Beamer is collaborating with researchers from Wake Forest University School of Medicine, Rensselaer Polytechnic Institute, and the College of the Atlantic to apply cutting-edge data mining, machine learning, and image-analysis algorithms to this ambitious gene-mapping effort.

Hypothetically, researchers might find a dozen genes that control how the host responds to M. tuberculosis by producing proteins that influence inflammatory, immune, and metabolic functions. These proteins likely interact and change over time, just as individual host responses to M. tuberculosis may change over their lifetimes. Beamer plans to use these response patterns as predictive data sources while also developing genome-based predictions. “Genome-based predictions could be more straightforward from a practical perspective, because our genomes don’t change and can be readily tested before infection occurs,” she said.

“If we can develop and test a model that determines an individual DO mouse’s risk of developing TB after M. tuberculosis infection, the same should be possible in humans. Then, physicians can better tailor treatments and focus resources,” Beamer said. In some cases, monitoring might be appropriate; in other cases, a regimen of antibiotics might offer the best outcome. “It’s personalized medicine for TB.”

Beamer has had TB in her sights since she was a young V.M.D. enrolled in Ohio State University’s dual anatomic pathology residency/Ph.D. program.
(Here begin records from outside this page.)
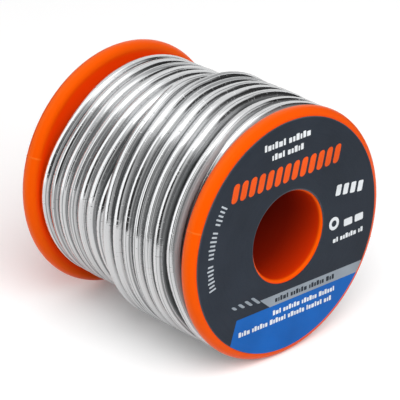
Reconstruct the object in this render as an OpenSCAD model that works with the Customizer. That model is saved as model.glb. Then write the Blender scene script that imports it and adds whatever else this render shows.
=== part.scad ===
// Spool of solder wire: a one-piece moulded spool, the round label on its front flange, and the wire.
// The spool's axis lies along Y, the label faces -Y, +Z is up, and the origin is the middle of the bore.
// An angle round the axis starts at the top (+Z) and grows towards -X.

/* [Spool] */
// Outside diameter of the two flanges
flange_d = 57; // [54:0.5:70]
// Overall width over the outer faces of the flanges
spool_w = 55; // [48:0.5:75]
// Thickness of each flange, whose rim is fully rounded
flange_t = 3.7; // [3:0.1:5]
// Diameter of the bore that runs on the spindle
bore_d = 20; // [14:0.5:22]
// Radius of the rounded lip at both mouths of the bore
lip_r = 0.8; // [0.4:0.1:1.5]
// Outside diameter of the barrel that the wire is wound on
barrel_d = 30; // [28:0.5:32]

/* [Label] */
// Thickness of the label
label_t = 0.2; // [0.1:0.05:0.4]
// Bare ring left between the label and the rounding of the rim or of the lip
label_margin = 0.05; // [0.02:0.01:0.5]

/* [Wire] */
// Diameter of the solder wire
wire_d = 3; // [2.9:0.05:3.1]
// Width over corners of the six-sided tube that stands for the wire
tube_d = 2.5; // [2.2:0.05:2.5]
// Spacing of the turns of the full layer
turn_pitch = 3.04; // [3.02:0.01:3.15]
// Spacing of the turns of the part layer on top
top_pitch = 3.2; // [3.1:0.05:3.3]
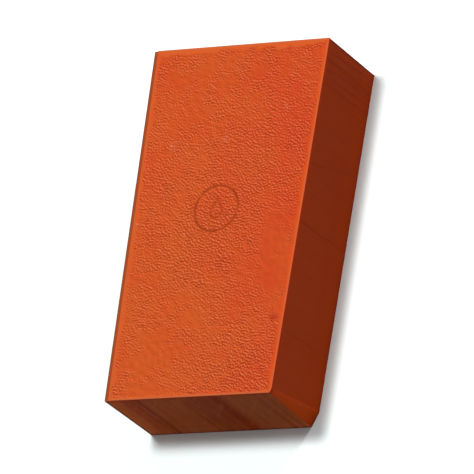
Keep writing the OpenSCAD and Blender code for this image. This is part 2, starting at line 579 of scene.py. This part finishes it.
class Shader:
    """A material's node tree, with a short call for each kind of node that it uses."""

    def __init__(self, name):
        self.material = bpy.data.materials.new(name)
        self.material.use_nodes = True
        self.tree = self.material.node_tree
        self.tree.nodes.clear()
        self.here = self.tree.nodes.new("ShaderNodeTexCoord").outputs["Object"]

    def feed(self, socket, value):
        """Links the socket to value where that is a node's output, or else sets it."""
        if isinstance(value, bpy.types.NodeSocket):
            self.tree.links.new(value, socket)
        else:
            socket.default_value = value

    def attribute(self, name):
        """A value that the mesh holds at each point."""
        node = self.tree.nodes.new("ShaderNodeAttribute")
        node.attribute_name = name
        return node.outputs["Fac"]

    def noise(self, period, detail=2.0, rough=0.5, stretch=(1, 1, 1), turn=(0, 0, 0)):
        """A soft random value of about 0.5. Its blobs are a period across, times the stretch along
        axes that are turned by so many degrees."""
        mapping = self.tree.nodes.new("ShaderNodeMapping")
        mapping.vector_type = "TEXTURE"
        mapping.inputs["Scale"].default_value = stretch
        mapping.inputs["Rotation"].default_value = [math.radians(angle) for angle in turn]
        self.feed(mapping.inputs["Vector"], self.here)
        node = self.tree.nodes.new("ShaderNodeTexNoise")
        self.feed(node.inputs["Vector"], mapping.outputs["Vector"])
        node.inputs["Scale"].default_value = 1 / period
        node.inputs["Detail"].default_value = detail
        node.inputs["Roughness"].default_value = rough
        return node.outputs["Fac"]

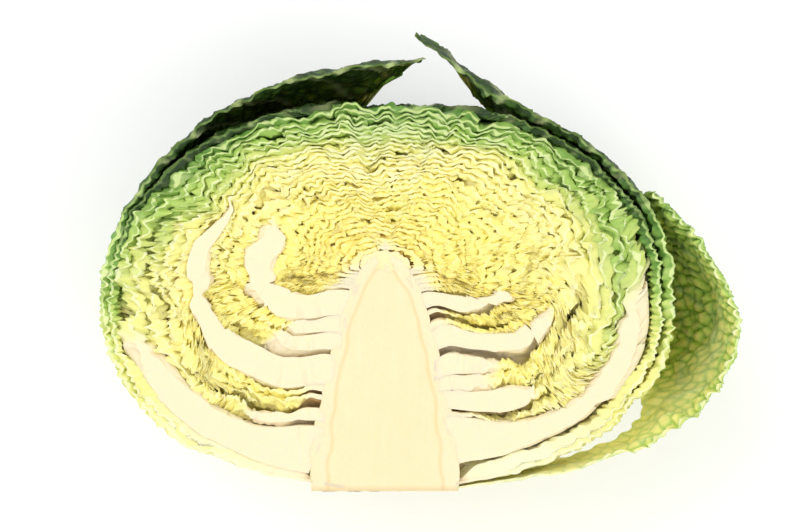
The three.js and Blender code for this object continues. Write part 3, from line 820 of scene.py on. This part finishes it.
def shape_leaf(n, al, ac, d, height):
    """Head leaf n in directions d: its two faces, how far it is off the stalk, and facts for its material."""
    leaf = HEAD[n]
    size = leaf.size
    depths = shell_depths(d)
    middles, slots, ribs, cover = head_stack(d, depths)
    mine, slot, rib = middles[n], slots[n], ribs[n]
    stout = smooth(rib, 0.8, 2.5)
    bare = stalk_gap(bent(shell_point(size_at(depths, mine), d)))

    # At the cut a stout rib keeps its own outline; further in it fills the room beside it.
    at_foot = 1 - smooth(bare, 3, 6 + 3 * size)
    own = stout * (1 - at_foot) * (1 - smooth(-height, 0.5, 2.2))
    lowest, highest = bounds_of(n, middles, slots, cover, depths[:, -1] + 0.3)
    lowest = lerp(lowest, mine - slot / 2, own)
    highest = lerp(highest, mine + slot / 2, own)

    # The blade sways in its room, and lies still where it is stiff.
    s, t = al * LEAF_RADIUS * size, ac * LEAF_RADIUS * size
    flat = np.stack([s, t], -1)
    vein = side_veins(s, t, 17 * size + 5)
    pitch = 2.5 + 2.6 * size
    sway = 0.75 * waves(flat, pitch, n + 40, 12) + 0.6 * waves(flat, pitch * 0.55, n + 140, 12)
    sway = np.clip(sway, -1, 1) * (1 - 0.5 * vein)
    room = np.maximum(slot - rib, 0.05)
    thin = np.minimum(0.5 + 0.3 * size + 0.8 * vein, 0.8 * room)
    calm = lerp(0.65, 1, smooth(size, 0.15, 0.5)) * (1 - 0.35 * smooth(al, rad(105), rad(150)))
    foot_fill = 1 - smooth(bare, 2 + 2 * size, 4 + 5 * size)
    shift = sway * room * SWAY * calm * (1 - stout) * (1 - foot_fill)
    mine = mine + shift

    # Stiff ribs keep their neighbours from crinkling.
    reach = np.abs(middles - middles[n])
    stiff = (ribs * np.exp(-((reach / 5.0) ** 2))).max(0)
    foot = stalk_gap(bent(shell_point(size_at(depths, mine), d)))
    strength = (1 - 0.9 * smooth(stiff, 1.0, 4.5)) * smooth(foot, 0, 9)

    def warped(depth):
        return crinkle(bent(shell_point(size_at(depths, depth), d)), strength)

    # Just below the cut the leaves lean on each other and close most of the gaps, but for a few pits.
    below = -warped(mine)[:, 2]
    pit = smooth(waves(flat, 6.0, n + 240, 10), 0.55, 0.95)
    closed = smooth(below, 0.05 + 0.2 * size, 0.75 + 0.9 * size) * (1 - pit)
    swelling = 1 - smooth(bare, 3 + 2 * size, 8 + 16 * size)
    full = np.max([0.94 * closed, foot_fill, at_foot, 0.85 * swelling], axis=0)
    edge = lerp(0.5, 1, smooth(leaf.inside(al, ac), rad(0.2), rad(4)))
    body = (rib + thin) * edge / 2
    inner = warped(lerp(mine - body, np.minimum(lowest + shift, mine - body), full))
    outer = warped(lerp(mine + body, np.maximum(highest + shift, mine + body), full))

    beside_stalk = 1 - smooth(bare, 2 + 2 * size, 4 + 9 * size)
    facts = {
        "green": np.clip(greenness(size, al), 0, 1),
        "rib": np.maximum(smooth(rib, 0.5, 1.8), 0.9 * beside_stalk),
        "vein": np.clip(vein, 0, 1) * smooth(size, 0.5, 1),
        "pale": (1 - smooth(al, rad(25), rad(70))) * smooth(size, 0.9, 1) * 0.5,
        # painted shade: brown on the leaf faces hidden in the slits at the leaf feet, below the cut
        "painted_slit_shade": (1 - smooth(foot, 3, 12)) * (1 - stout) * smooth(below, 0.5, 2),
    }
    return inner, outer, foot, facts


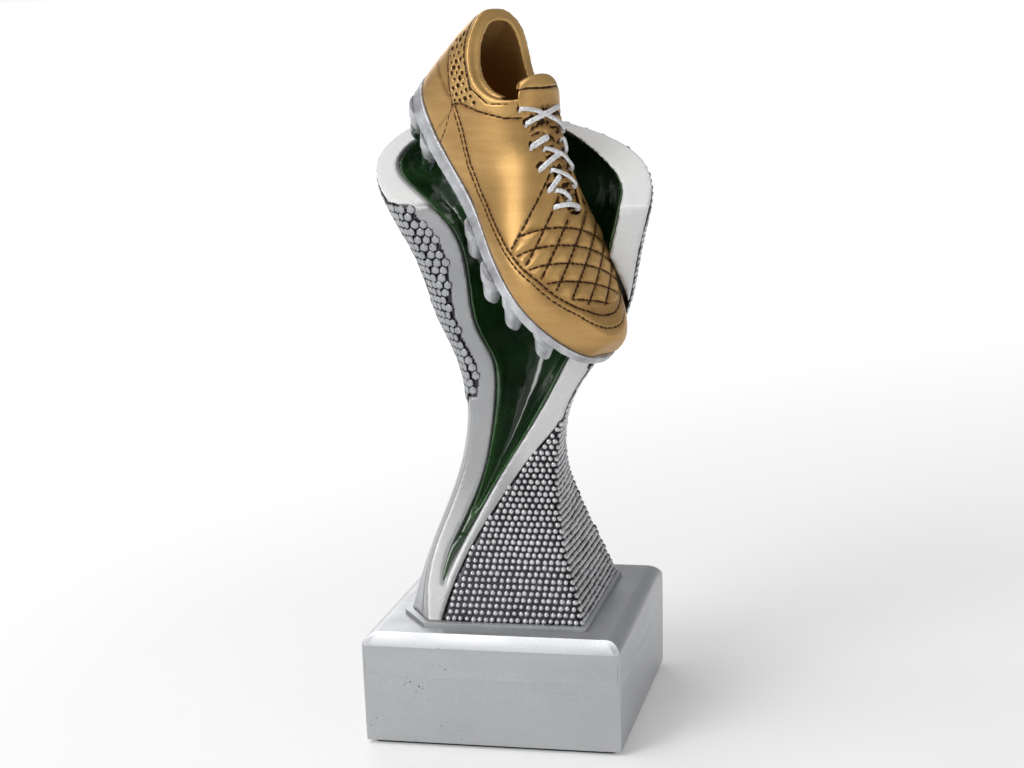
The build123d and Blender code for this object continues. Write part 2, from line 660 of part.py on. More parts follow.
with BuildPart() as column_core:
    add(column_mass.part)
    extrude(front_region(BEAD_RECESS), amount=100, both=True, mode=Mode.SUBTRACT)
    add(rim_bed.part, mode=Mode.SUBTRACT)
    add(scoop_wall.part, mode=Mode.SUBTRACT)
    with BuildSketch(Plane.XY.offset(FOOT_Z)):
        Circle(0.5 * STUD_DIA)
    extrude(amount=STUD_TOP - FOOT_Z, mode=Mode.SUBTRACT)
    with BuildSketch(Plane.XY.offset(FOOT_Z)):
        with Locations((PIN_X, PIN_Y)):
            Circle(0.5 * PIN_DIA)
    extrude(amount=PIN_TOP - FOOT_Z, mode=Mode.SUBTRACT)
    for piece in bedded:
        add(piece, mode=Mode.SUBTRACT)
    add(boot_dowels.part, mode=Mode.SUBTRACT)
column_core.part.label = "column_core"
export_step(column_core.part, "parts/column_core.step")
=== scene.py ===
import math
import bpy
import numpy as np
from mathutils import Matrix, Vector, noise
from mathutils.bvhtree import BVHTree
from mathutils.kdtree import KDTree


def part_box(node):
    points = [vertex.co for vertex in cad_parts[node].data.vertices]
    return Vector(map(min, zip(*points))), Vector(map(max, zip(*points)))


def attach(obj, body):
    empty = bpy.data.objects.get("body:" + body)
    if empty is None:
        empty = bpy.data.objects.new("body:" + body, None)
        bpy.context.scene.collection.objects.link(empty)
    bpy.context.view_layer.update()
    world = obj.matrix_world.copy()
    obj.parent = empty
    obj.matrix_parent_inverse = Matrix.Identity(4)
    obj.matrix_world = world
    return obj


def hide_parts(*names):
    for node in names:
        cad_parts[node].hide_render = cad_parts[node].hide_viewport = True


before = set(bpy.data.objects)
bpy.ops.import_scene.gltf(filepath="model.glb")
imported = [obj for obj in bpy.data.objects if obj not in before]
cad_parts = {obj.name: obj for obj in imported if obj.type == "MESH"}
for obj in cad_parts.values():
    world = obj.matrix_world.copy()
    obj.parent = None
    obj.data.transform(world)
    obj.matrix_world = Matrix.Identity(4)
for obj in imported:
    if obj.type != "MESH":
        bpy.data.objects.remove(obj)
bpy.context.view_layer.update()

# ---------- camera, floor and light ----------
# The trophy stands on a plain pale floor, seen a little from its right and from above with a long lens,
# under one large soft key from the front left, a weaker fill and a soft top light.
BASE_SPAN = 0.066
VIEW_TURN = math.radians(13.12)
VIEW_RISE = math.radians(11.39)
VIEW_ROLL = math.radians(-1.94)
CAMERA_PLACE = Vector((-0.042, 1.278, 8.06)) * BASE_SPAN
AIM = Vector((0, 0, 0.09))
FLOOR_RAMP = (0.12, 1.1, 0.16, 0.75)
toward = Vector((math.sin(VIEW_TURN) * math.cos(VIEW_RISE), -math.cos(VIEW_TURN) * math.cos(VIEW_RISE),
                 math.sin(VIEW_RISE)))
across = Vector((0, 0, 1)).cross(toward).normalized()
upward = toward.cross(across)
right = math.cos(VIEW_ROLL) * across + math.sin(VIEW_ROLL) * upward
top = -math.sin(VIEW_ROLL) * across + math.cos(VIEW_ROLL) * upward
axes = Matrix((right, top, toward)).transposed()
camera = bpy.data.objects.new("camera", bpy.data.cameras.new("camera"))
bpy.context.collection.objects.link(camera)
camera.matrix_world = Matrix.Translation(axes @ CAMERA_PLACE) @ axes.to_4x4()
camera.data.sensor_width = 36.0
camera.data.lens = 70.3
camera.data.clip_start = 0.01
bpy.context.scene.camera = camera

bpy.ops.object.select_all(action="DESELECT")
bpy.ops.mesh.primitive_circle_add(vertices=96, radius=80.0, fill_type="NGON")
floor = bpy.context.object
floor.name = "floor"
floor_paint = bpy.data.materials.new("floor_paint")
floor_paint.use_nodes = True
floor_shader = floor_paint.node_tree.nodes["Principled BSDF"]
floor_shader.inputs["Base Color"].default_value = (0.88, 0.88, 0.88, 1)
floor_shader.inputs["Roughness"].default_value = 0.7
floor_shader.inputs["Emission Color"].default_value = (1, 1, 1, 1)
floor_place = floor_paint.node_tree.nodes.new("ShaderNodeTexCoord")
floor_far = floor_paint.node_tree.nodes.new("ShaderNodeVectorMath")
floor_far.operation = "LENGTH"
floor_paint.node_tree.links.new(floor_place.outputs["Object"], floor_far.inputs[0])
# the floor glows by itself, faintly near the trophy and more strongly further out, so that it fades into the
# sky: painted light on the floor
floor_glow = floor_paint.node_tree.nodes.new("ShaderNodeMapRange")
for label, number in zip(("From Min", "From Max", "To Min", "To Max"), FLOOR_RAMP):
    floor_glow.inputs[label].default_value = number
floor_paint.node_tree.links.new(floor_far.outputs["Value"], floor_glow.inputs["Value"])
floor_paint.node_tree.links.new(floor_glow.outputs[0], floor_shader.inputs["Emission Strength"])
floor.data.materials.append(floor_paint)


def softbox(name, place, width, height, power):
    """A rectangular soft light aimed at the middle of the trophy."""
    light = bpy.data.objects.new(name, bpy.data.lights.new(name, "AREA"))
    bpy.context.collection.objects.link(light)
    light.data.shape = "RECTANGLE"
    light.data.size = width
    light.data.size_y = height
    light.data.energy = power
    light.location = place
    light.rotation_euler = (AIM - Vector(place)).to_track_quat("-Z", "Y").to_euler()


softbox("key_light", (-0.55, -0.75, 0.62), 0.5, 0.5, 4.0)
softbox("fill_light", (0.75, -0.55, 0.30), 0.5, 0.7, 0.7)
softbox("top_light", (-0.26, -0.16, 1.0), 0.5, 0.45, 2.8)
softbox("back_light", (-0.45, 0.75, 0.40), 0.5, 0.5, 1.5)
world = bpy.data.worlds.new("studio")
bpy.context.scene.world = world
world.use_nodes = True
sky = world.node_tree.nodes["Background"]
sky.inputs["Color"].default_value = (0.95, 0.96, 0.98, 1)
seen = world.node_tree.nodes.new("ShaderNodeLightPath")
sky_strength = world.node_tree.nodes.new("ShaderNodeMapRange")
sky_strength.inputs["To Min"].default_value = 0.38
sky_strength.inputs["To Max"].default_value = 1.0
world.node_tree.links.new(seen.outputs["Is Camera Ray"], sky_strength.inputs["Value"])
world.node_tree.links.new(sky_strength.outputs[0], sky.inputs["Strength"])
bpy.context.scene.view_settings.view_transform = "Standard"

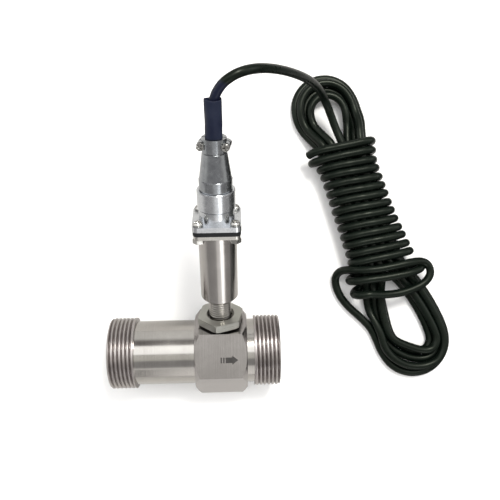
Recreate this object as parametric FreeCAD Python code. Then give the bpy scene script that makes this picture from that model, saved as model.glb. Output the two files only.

The opening of the Tufts New England Regional Biosafety Laboratory on the Cummings School campus in 2009 gave the new Ph.D. an opportunity to pursue her research in a facility offering state-of-the-art resources to test challenging diseases such as TB while maintaining connections with clinical colleagues. (She still spends about 20 percent of her time as a pathologist and, while TB doesn’t usually affect cats or dogs, she relishes the opportunity to contribute to other veterinary patient diagnoses.)

“TB is particularly fascinating and frustrating,” Beamer said. “We have been living with the disease for thousands of years and have not successfully eliminated it, in part because of an incomplete understanding of how the disease occurs. My role as a veterinarian, pathologist, and scientist is to improve our understanding of this disease that still kills millions.”